Riceviamo e pubblichiamo
Due i pericoli che oggi corrono i popolari italiani rappresentati da Alfano (NCD), Cesa (UDC) e Mauro (PI).
Da un lato rilanciare quotidianamente l’idea di gruppi unici parlamentari quale prima condizione per realizzare un Partito nuovo e diverso dal passato, che superi le attuali sigle e si riconosca pienamente nel PPE, senza darne seguito. Lo stesso avvenne con Casini, Fini e Rutelli quando ad ogni pie’ sospinto si sottolineò la opportunità di dar vita al “terzo polo” in alternativa al PDL e al PD.

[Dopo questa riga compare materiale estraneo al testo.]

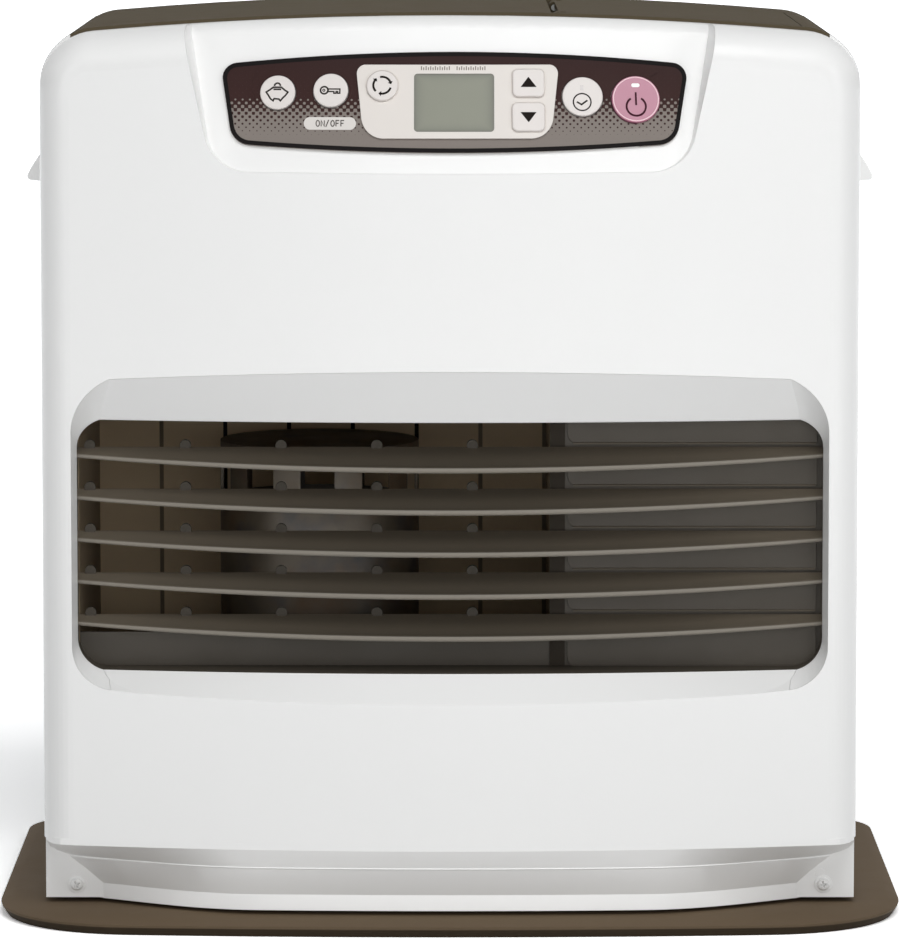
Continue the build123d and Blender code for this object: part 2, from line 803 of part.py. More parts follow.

Negli ultimi giorni antecedenti le elezioni la prospettiva fallì per una serie di veti incrociati, i tre Partiti si divisero facendo sì che Fini e Rutelli sparissero dalla scena politica, perché circondati da parlamentari senza consenso, e Casini si salvasse per il rotto della cuffia con un Partito ridotto ai minimi termini. Dall’altro, il completo appiattimento sul governo Monti, sulle sue scelte ritenute salvifiche, all’apice del gradimento nella prima fase, tolse loro qualsiasi visibilità anzi li trascinò nella débacle della Lista Civica del Premier. Appiattimento che oggi avviene con Renzi.
Se non si procede immediatamente a porre in essere, pur se fra mille comprensibili difficoltà che una operazione del genere comporta, un unico punto di riferimento politico fra quanti si sentono distanti da Berlusconi, distinti da Renzi e lontani da Grillo, l’ipotesi dell’esperienza politica dei popolari in Italia rischia di abortire prima della nascita. Così come, se non si partecipa al governo con tesi proprie in forma dialettica ed articolata, quando la luna di miele del Paese con Renzi terminerà, i primi a pagarne le conseguenze saranno inevitabilmente i suoi sostenitori ed alleati.